Quand la liberté de la presse devient un délit

par Philippe Allienne
Publié le 13 décembre 2019 à 10:46

Imaginons cette scène (purement fictionnelle bien sûr). De bon matin, alors que des policiers offrent joyeusement des soins de beauté, à coups de sprays de gaz lacrymogène, à des lycéens inquiets pour leur avenir, des journalistes veulent fixer la scène.

On peut comprendre que les forces de l’ordre invitent les visiteurs inattendus à participer à la fête et, au passage, à casser l’appareil photo de l’un d’eux, comme ça, pour rire.

« On est une bande de jeunes, on se fend la gueule ». La police, qui veille chaque jour à notre sécurité dans le cadre d’un État de droit que nul ne songerait à remettre en cause, a été entendue par un élu. Sénateur de l’Héraut, macroniste et ex-Les Républicains, Jean-Pierre Grand s’inquiète que des journalistes puissent encore avoir la possibilité de photographier ou de filmer des policiers, militaires ou douaniers, dans l’exercice de leurs fonctions, « facilement identifiables et donc potentiellement des cibles avec leurs familles ».

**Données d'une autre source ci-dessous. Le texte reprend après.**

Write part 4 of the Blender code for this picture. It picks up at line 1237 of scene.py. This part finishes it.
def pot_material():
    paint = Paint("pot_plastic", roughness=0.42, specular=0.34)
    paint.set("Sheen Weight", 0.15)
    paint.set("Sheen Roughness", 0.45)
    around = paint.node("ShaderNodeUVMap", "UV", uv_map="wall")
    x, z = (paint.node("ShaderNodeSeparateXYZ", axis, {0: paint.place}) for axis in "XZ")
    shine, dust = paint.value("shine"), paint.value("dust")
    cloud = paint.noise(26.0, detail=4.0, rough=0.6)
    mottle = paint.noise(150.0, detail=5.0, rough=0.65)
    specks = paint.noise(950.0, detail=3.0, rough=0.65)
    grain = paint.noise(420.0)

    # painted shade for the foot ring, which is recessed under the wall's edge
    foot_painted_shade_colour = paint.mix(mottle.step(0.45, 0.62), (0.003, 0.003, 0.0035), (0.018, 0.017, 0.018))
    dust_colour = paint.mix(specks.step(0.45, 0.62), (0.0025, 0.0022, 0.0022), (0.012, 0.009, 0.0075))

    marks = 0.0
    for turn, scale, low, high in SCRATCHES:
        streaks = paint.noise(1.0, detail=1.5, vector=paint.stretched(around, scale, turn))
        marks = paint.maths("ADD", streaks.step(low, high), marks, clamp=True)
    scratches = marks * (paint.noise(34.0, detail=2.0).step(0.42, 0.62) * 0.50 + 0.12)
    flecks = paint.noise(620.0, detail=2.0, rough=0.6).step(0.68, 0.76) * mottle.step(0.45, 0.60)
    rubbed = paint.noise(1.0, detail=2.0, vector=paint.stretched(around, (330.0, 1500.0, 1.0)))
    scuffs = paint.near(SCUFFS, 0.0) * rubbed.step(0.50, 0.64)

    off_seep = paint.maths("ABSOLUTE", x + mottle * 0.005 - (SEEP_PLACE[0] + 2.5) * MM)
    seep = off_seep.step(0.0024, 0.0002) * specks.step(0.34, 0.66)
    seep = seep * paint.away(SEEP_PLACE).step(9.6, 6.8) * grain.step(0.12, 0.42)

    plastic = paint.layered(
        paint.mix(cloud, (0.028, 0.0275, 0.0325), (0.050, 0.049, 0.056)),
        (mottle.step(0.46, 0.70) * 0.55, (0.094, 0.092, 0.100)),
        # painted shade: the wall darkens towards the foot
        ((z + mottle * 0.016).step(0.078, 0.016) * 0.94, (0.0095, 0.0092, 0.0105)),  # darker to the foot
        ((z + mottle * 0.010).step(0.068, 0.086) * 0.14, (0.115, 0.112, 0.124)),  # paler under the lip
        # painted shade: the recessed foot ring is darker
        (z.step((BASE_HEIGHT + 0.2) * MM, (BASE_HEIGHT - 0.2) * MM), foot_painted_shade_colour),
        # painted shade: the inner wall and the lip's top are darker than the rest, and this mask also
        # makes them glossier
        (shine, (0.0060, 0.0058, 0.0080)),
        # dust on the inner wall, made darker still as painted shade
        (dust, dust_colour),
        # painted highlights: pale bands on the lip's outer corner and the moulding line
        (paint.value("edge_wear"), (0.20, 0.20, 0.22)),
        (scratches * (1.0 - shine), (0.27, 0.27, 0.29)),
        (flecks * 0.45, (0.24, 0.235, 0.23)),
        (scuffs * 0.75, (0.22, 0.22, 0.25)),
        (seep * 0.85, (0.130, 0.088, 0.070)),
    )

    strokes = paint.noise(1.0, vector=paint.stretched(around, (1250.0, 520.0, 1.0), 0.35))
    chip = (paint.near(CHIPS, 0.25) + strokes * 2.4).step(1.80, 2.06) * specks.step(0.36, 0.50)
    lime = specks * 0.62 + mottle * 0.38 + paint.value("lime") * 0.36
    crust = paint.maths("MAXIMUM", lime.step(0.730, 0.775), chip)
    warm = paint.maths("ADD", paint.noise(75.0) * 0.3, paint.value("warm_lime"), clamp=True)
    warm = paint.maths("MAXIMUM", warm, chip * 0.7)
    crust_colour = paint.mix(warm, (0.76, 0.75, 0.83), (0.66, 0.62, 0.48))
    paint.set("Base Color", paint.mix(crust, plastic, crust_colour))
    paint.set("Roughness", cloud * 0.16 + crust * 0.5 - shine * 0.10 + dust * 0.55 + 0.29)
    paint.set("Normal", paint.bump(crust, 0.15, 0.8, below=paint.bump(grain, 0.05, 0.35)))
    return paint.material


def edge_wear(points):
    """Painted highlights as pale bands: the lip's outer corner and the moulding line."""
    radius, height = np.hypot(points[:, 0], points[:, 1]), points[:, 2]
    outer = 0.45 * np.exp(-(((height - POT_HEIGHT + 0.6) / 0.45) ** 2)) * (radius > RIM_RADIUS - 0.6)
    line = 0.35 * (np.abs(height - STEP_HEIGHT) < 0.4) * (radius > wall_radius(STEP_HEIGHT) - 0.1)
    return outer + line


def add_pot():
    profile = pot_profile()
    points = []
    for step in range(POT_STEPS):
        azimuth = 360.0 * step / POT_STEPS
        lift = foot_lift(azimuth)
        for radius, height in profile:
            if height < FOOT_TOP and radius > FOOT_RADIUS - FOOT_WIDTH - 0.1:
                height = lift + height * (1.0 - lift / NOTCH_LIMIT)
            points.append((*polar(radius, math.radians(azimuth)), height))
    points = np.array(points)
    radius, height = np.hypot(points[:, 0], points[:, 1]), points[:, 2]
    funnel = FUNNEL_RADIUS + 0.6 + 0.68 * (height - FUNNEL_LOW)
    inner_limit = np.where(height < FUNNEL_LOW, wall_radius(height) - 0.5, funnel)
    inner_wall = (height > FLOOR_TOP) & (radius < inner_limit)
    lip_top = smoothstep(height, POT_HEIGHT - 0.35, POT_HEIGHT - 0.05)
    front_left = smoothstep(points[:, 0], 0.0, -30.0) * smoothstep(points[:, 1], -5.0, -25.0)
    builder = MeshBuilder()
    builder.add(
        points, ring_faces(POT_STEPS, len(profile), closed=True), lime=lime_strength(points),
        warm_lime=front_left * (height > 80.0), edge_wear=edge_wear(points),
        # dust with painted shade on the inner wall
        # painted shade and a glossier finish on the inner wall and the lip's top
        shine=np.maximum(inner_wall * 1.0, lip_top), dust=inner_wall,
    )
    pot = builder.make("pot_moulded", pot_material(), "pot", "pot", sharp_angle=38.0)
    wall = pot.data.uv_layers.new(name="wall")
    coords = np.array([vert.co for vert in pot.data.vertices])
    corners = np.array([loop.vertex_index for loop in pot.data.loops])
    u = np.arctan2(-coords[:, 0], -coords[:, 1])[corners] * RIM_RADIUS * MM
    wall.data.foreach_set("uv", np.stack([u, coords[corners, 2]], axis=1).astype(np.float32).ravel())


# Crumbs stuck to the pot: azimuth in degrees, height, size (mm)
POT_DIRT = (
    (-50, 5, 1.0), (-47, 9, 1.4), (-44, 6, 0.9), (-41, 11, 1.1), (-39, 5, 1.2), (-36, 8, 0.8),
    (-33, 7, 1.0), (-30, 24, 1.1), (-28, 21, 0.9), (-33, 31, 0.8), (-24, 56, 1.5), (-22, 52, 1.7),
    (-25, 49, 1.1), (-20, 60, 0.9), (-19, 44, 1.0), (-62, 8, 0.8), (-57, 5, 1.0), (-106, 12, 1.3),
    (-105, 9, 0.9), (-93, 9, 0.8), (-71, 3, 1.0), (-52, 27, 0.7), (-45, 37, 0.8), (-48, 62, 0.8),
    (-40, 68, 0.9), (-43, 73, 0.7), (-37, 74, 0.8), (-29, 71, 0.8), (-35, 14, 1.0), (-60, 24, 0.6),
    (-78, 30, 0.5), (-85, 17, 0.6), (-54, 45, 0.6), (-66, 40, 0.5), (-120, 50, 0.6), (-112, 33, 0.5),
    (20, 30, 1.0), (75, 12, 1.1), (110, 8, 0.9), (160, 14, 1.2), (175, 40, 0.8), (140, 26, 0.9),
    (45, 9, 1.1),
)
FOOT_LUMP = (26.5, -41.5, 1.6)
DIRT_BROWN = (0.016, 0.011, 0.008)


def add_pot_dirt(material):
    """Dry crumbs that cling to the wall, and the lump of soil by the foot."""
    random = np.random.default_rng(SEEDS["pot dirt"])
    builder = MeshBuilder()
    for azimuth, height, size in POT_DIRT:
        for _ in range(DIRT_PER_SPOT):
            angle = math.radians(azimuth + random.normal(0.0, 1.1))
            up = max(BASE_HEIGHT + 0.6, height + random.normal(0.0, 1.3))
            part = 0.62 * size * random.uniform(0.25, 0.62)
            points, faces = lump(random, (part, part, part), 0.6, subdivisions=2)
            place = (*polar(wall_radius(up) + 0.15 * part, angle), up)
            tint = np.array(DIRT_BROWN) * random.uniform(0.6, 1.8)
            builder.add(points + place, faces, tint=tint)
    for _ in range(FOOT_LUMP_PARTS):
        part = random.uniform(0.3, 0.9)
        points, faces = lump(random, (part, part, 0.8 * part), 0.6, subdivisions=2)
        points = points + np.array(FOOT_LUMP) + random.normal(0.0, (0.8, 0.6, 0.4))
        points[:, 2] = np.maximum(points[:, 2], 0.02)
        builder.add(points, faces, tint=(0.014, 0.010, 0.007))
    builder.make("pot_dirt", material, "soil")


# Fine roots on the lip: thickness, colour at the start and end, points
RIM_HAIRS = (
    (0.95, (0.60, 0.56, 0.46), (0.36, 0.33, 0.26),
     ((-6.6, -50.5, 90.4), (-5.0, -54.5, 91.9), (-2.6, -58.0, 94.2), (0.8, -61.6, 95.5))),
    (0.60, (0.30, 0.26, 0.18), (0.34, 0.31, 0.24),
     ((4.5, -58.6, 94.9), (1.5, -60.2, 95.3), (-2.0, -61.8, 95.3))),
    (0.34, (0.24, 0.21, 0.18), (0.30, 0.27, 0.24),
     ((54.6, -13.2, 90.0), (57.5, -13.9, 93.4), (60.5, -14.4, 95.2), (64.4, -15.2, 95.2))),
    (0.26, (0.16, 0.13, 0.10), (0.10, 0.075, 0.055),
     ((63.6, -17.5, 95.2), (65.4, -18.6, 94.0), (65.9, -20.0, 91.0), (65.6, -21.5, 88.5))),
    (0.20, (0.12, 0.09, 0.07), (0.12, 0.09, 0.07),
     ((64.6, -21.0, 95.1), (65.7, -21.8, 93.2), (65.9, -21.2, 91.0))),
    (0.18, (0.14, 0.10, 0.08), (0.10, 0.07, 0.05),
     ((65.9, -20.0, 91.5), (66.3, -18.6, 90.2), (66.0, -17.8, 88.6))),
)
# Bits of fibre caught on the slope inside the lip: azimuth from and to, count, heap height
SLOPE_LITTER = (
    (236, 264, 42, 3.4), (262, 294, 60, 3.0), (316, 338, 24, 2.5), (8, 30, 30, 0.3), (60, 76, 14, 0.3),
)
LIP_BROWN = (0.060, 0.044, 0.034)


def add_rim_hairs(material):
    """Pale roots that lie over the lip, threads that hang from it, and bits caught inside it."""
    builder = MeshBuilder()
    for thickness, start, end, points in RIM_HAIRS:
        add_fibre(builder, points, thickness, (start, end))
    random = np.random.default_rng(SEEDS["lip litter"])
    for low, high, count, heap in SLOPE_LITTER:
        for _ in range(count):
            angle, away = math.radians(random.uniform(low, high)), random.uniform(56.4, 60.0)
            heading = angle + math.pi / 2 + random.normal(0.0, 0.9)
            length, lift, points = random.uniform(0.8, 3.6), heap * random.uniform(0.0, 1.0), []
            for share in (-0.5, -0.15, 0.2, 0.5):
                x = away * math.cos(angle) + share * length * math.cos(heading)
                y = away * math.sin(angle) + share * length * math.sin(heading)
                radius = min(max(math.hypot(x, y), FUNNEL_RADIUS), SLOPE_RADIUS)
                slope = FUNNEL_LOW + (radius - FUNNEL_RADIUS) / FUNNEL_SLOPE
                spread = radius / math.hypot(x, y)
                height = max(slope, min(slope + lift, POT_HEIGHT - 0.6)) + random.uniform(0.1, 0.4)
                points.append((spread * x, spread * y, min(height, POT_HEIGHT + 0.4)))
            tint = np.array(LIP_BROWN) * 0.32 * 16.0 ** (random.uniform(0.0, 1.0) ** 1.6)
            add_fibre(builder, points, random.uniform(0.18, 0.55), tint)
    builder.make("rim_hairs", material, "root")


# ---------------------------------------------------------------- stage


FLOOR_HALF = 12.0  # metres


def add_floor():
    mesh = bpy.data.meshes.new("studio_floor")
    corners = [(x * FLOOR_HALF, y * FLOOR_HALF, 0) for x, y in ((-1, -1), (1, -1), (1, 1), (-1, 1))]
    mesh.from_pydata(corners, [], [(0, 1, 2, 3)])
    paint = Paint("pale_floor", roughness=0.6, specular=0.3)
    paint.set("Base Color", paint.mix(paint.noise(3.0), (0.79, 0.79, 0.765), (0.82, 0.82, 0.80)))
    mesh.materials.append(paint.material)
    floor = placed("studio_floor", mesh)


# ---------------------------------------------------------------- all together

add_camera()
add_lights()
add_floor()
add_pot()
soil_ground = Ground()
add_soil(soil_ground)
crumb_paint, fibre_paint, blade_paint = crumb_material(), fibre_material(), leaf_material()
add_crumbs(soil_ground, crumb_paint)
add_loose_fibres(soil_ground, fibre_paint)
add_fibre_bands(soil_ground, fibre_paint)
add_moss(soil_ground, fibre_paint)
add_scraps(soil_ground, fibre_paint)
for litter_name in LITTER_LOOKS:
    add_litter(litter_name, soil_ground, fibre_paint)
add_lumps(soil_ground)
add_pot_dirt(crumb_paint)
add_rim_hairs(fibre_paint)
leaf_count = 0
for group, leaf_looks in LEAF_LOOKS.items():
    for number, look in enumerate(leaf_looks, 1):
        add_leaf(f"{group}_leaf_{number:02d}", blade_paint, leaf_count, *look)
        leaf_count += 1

Ceci n’est pas (encore) un délit. Photo réalisée sans l’autorisation des intéressé(e)s lors d’une manifestation contre les violences faites aux femmes.
© Philippe Allienne

Comme les policiers (et leurs collègues militaires ou douaniers) ne peuvent demander le floutage de leur visage avant la diffusion des images, le sénateur Grand propose simplement de sanctionner les auteurs ou diffuseurs en infligeant une amende de 15 000 euros. Sauf, précise le saint homme, si les personnes photographiées ont préalablement donné leur accord !

Et encore, cela vaut-il pour les fonctionnaires en situation paisible. Dans la rue, sur leur moto, etc. Mais l’élu souhaite aussi étendre l’interdiction de les photographier durant les manifestations sous peine d’un an d’emprisonnement et 45 000 euros d’amende. Enfin, il propose l’interdiction de révéler et de diffuser l’identité des agents pour l’ensemble des corps des forces de l’ordre.

Imaginez : un journaliste photographie ou filme un policier en train de tabasser ou de gazer consciencieusement un jeune lycéen et, ensuite, il va lui demander l’autorisation de publier. Au policier, pas au lycéen... Il faudra que l’État renforce substantiellement ses réserves de gaz lacrymogène. Plus sérieusement, c’est la loi de 1881 (notamment son article 35) sur la liberté de la presse que Jean-Pierre Grand remet ainsi en cause à travers trois amendements à la proposition de loi de « lutte contre la haine ». Elle sera examinée à l’Assemblée nationale ce 17 décembre. À surveiller de près. La liberté de la presse devient un délit.